The world — your industry and your market — is constantly evolving, and learning for the benefit of your business would mean you will never be left behind. This could mean learning a new set of skills, improving on your current skills, or exploring ways to expand your business.

They enjoy the process and not just the results.

The end goal always looks attractive. Sadly, many people starting out in business are too far-sighted, focusing too much on the results, that the journey gets blurred into a process many consider a burden. 

The modern technology-dependent culture does not help either. Promises of instant results are everywhere and the joy of waiting is no longer celebrated. Gone are the days when patience and perseverance are taught.

When the journey or the process of attaining a goal is seen as part of the objective, you start to become more in control of your progress.

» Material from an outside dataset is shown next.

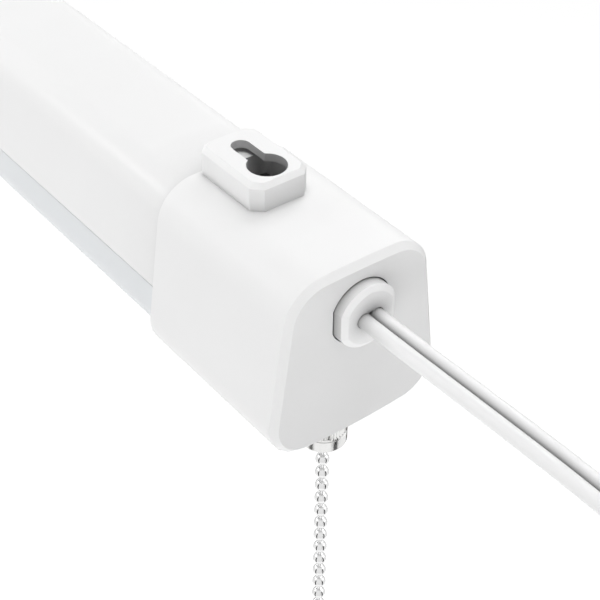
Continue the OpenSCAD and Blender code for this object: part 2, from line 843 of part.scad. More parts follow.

Very often, starting business owners rely on their results for their happiness. And when things don’t go as planned, it becomes so easy to be disheartened.

They focus on what is possible.

French football manager Arsene Wenger says, “When you look at people who are successful, you will find that they aren’t the people who are motivated, but have consistency in their motivation.

Some research shows that while some people fold when faced with stress, some thrive. In fact, to many successful entrepreneurs, this stress propels them forward even more as if it were a motivating drive. 

Why is this so?

Successful people focus on what they can do or control and not on what they cannot. Setbacks and gaps weigh us down. When faced with trouble in business, for example, you don’t wallow in guilt and disappointment for a long time. Otherwise, how are you supposed to run it? Instead of wasting (limited) time and crying over spilled milk, successful people get up, assess what went wrong and decide what can be done to improve or continue.

Even after countless studies done on personalities, it is found that there is no definite personality type that determines one’s success in business. This is why our best shot is to understand ourselves better and start working on our strengths and weaknesses.